_GIVEN REQUEST_:
Read the material below. Count the lines containing "frame" and give that count alone.

_PROVIDED DATA_:
---
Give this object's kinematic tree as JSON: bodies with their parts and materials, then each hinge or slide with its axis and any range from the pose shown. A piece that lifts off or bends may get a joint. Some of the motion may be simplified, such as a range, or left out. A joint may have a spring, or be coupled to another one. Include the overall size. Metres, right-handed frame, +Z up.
---
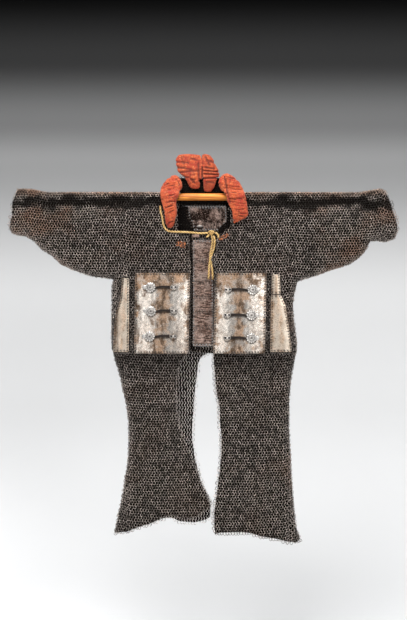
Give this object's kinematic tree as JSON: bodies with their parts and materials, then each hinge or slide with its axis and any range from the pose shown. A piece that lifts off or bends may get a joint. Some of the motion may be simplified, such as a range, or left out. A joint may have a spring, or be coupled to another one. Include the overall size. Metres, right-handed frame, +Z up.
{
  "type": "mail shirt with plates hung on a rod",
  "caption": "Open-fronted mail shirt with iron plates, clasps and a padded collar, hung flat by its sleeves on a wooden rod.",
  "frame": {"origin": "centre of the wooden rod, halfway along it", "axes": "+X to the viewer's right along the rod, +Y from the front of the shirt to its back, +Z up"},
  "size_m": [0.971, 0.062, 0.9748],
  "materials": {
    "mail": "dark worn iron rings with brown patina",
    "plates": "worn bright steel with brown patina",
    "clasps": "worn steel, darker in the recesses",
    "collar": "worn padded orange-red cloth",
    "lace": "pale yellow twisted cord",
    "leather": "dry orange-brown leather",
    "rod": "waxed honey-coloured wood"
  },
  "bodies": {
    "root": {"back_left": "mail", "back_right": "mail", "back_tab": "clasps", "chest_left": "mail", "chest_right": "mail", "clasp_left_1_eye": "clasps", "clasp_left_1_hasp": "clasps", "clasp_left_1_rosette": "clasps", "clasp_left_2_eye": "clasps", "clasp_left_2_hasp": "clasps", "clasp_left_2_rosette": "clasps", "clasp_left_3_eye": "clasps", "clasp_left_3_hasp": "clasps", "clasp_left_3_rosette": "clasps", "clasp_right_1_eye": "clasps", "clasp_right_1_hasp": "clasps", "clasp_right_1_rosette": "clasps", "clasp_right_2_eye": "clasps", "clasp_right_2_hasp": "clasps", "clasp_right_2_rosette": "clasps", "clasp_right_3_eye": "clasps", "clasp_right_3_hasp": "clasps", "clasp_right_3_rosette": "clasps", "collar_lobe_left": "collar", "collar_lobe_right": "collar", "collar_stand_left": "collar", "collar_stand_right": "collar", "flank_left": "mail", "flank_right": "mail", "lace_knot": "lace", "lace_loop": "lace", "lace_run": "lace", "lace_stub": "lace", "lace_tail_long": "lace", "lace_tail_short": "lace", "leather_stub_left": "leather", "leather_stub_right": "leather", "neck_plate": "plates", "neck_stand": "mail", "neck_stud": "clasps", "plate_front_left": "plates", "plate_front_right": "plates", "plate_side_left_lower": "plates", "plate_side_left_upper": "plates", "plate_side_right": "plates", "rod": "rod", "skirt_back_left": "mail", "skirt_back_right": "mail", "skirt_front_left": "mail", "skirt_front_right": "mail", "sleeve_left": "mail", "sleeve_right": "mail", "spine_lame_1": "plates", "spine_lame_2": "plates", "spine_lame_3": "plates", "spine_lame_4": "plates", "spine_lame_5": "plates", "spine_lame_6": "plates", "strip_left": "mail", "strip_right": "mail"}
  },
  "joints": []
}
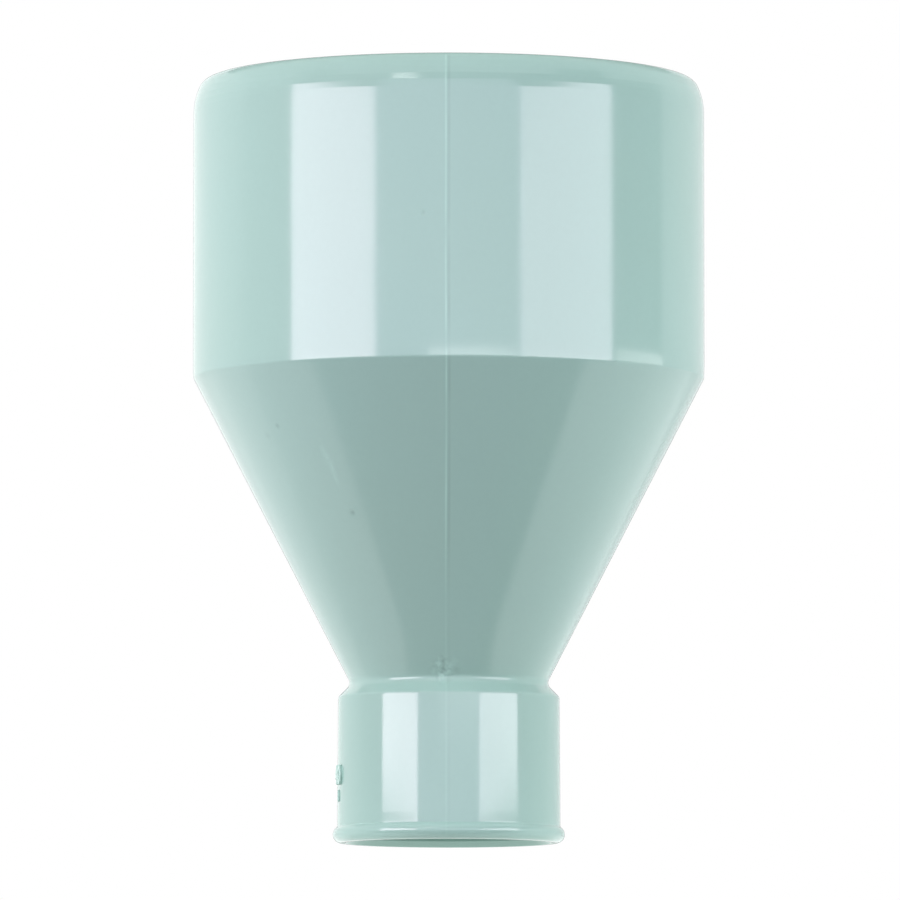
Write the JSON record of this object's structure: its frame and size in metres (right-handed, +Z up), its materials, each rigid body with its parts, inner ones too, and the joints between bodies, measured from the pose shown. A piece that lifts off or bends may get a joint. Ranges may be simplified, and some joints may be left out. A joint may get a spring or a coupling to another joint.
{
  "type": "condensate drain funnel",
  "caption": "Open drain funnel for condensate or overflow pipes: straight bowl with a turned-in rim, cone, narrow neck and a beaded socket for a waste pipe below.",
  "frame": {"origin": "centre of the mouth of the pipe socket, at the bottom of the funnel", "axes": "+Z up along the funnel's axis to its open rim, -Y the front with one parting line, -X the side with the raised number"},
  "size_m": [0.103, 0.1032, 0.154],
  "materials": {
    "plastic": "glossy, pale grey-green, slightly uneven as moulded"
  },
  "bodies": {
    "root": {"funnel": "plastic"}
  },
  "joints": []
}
---
_RESPONSE TO THE TASK_:
5